(EXERCISE DESCRIPTION): Output an exact reproduction of the data.

(SUPPLIED MATERIAL):
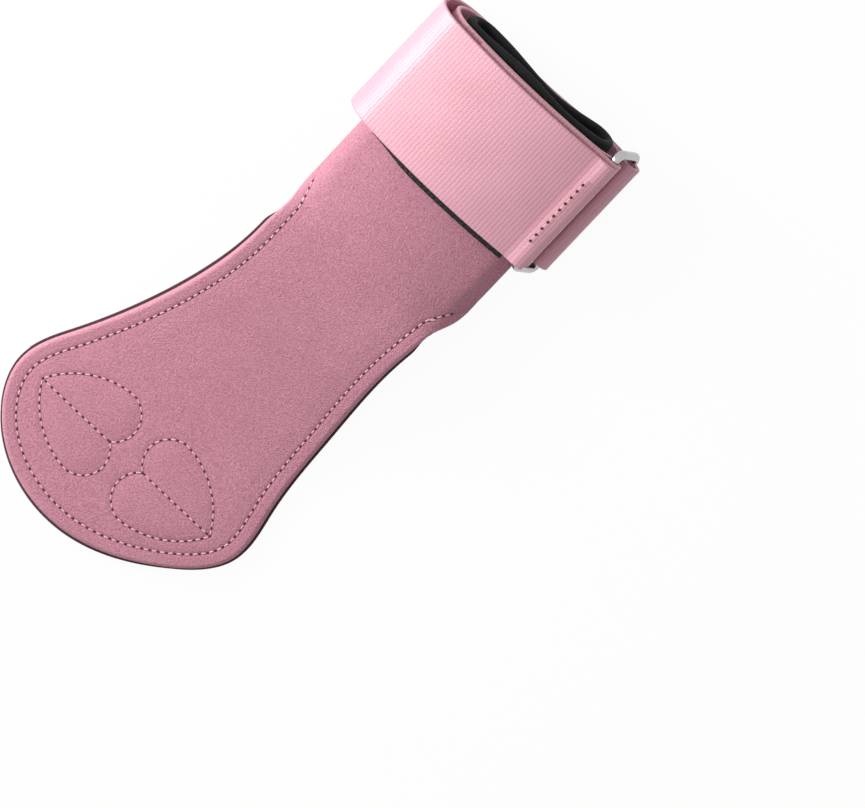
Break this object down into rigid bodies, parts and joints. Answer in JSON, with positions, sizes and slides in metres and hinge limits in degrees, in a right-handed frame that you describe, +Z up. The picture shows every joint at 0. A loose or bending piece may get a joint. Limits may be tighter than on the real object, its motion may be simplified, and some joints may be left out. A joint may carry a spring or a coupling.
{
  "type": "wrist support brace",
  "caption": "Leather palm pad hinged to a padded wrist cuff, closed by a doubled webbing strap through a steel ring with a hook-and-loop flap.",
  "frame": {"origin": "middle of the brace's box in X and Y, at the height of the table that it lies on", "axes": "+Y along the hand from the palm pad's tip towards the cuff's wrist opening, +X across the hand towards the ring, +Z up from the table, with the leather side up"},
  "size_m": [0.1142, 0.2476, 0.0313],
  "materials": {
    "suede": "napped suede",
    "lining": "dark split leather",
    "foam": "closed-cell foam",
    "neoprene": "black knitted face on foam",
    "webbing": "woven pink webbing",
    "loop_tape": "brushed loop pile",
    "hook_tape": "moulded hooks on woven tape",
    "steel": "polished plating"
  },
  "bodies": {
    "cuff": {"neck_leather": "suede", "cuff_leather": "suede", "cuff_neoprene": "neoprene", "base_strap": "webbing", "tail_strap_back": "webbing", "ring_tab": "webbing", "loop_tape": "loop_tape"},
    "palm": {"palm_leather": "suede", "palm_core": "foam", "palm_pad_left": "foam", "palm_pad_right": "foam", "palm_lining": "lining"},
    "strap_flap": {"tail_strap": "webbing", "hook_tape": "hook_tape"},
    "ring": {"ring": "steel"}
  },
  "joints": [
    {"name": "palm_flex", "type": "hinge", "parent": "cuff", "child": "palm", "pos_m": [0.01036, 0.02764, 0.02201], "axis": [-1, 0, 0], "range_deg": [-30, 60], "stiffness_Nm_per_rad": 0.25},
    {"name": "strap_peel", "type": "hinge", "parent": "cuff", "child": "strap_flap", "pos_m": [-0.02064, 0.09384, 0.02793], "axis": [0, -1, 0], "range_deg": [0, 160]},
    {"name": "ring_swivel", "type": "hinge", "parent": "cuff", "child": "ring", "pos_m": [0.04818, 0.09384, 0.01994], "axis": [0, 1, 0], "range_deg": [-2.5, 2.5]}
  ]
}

(EXERCISE RESPONSE):
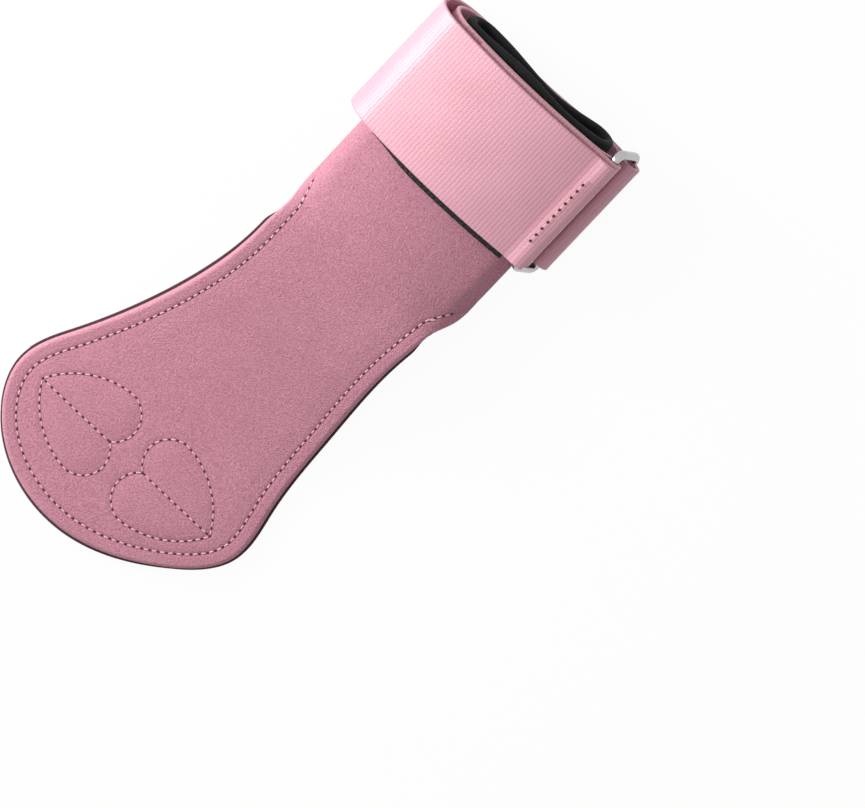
Break this object down into rigid bodies, parts and joints. Answer in JSON, with positions, sizes and slides in metres and hinge limits in degrees, in a right-handed frame that you describe, +Z up. The picture shows every joint at 0. A loose or bending piece may get a joint. Limits may be tighter than on the real object, its motion may be simplified, and some joints may be left out. A joint may carry a spring or a coupling.
{
  "type": "wrist support brace",
  "caption": "Leather palm pad hinged to a padded wrist cuff, closed by a doubled webbing strap through a steel ring with a hook-and-loop flap.",
  "frame": {"origin": "middle of the brace's box in X and Y, at the height of the table that it lies on", "axes": "+Y along the hand from the palm pad's tip towards the cuff's wrist opening, +X across the hand towards the ring, +Z up from the table, with the leather side up"},
  "size_m": [0.1142, 0.2476, 0.0313],
  "materials": {
    "suede": "napped suede",
    "lining": "dark split leather",
    "foam": "closed-cell foam",
    "neoprene": "black knitted face on foam",
    "webbing": "woven pink webbing",
    "loop_tape": "brushed loop pile",
    "hook_tape": "moulded hooks on woven tape",
    "steel": "polished plating"
  },
  "bodies": {
    "cuff": {"neck_leather": "suede", "cuff_leather": "suede", "cuff_neoprene": "neoprene", "base_strap": "webbing", "tail_strap_back": "webbing", "ring_tab": "webbing", "loop_tape": "loop_tape"},
    "palm": {"palm_leather": "suede", "palm_core": "foam", "palm_pad_left": "foam", "palm_pad_right": "foam", "palm_lining": "lining"},
    "strap_flap": {"tail_strap": "webbing", "hook_tape": "hook_tape"},
    "ring": {"ring": "steel"}
  },
  "joints": [
    {"name": "palm_flex", "type": "hinge", "parent": "cuff", "child": "palm", "pos_m": [0.01036, 0.02764, 0.02201], "axis": [-1, 0, 0], "range_deg": [-30, 60], "stiffness_Nm_per_rad": 0.25},
    {"name": "strap_peel", "type": "hinge", "parent": "cuff", "child": "strap_flap", "pos_m": [-0.02064, 0.09384, 0.02793], "axis": [0, -1, 0], "range_deg": [0, 160]},
    {"name": "ring_swivel", "type": "hinge", "parent": "cuff", "child": "ring", "pos_m": [0.04818, 0.09384, 0.01994], "axis": [0, 1, 0], "range_deg": [-2.5, 2.5]}
  ]
}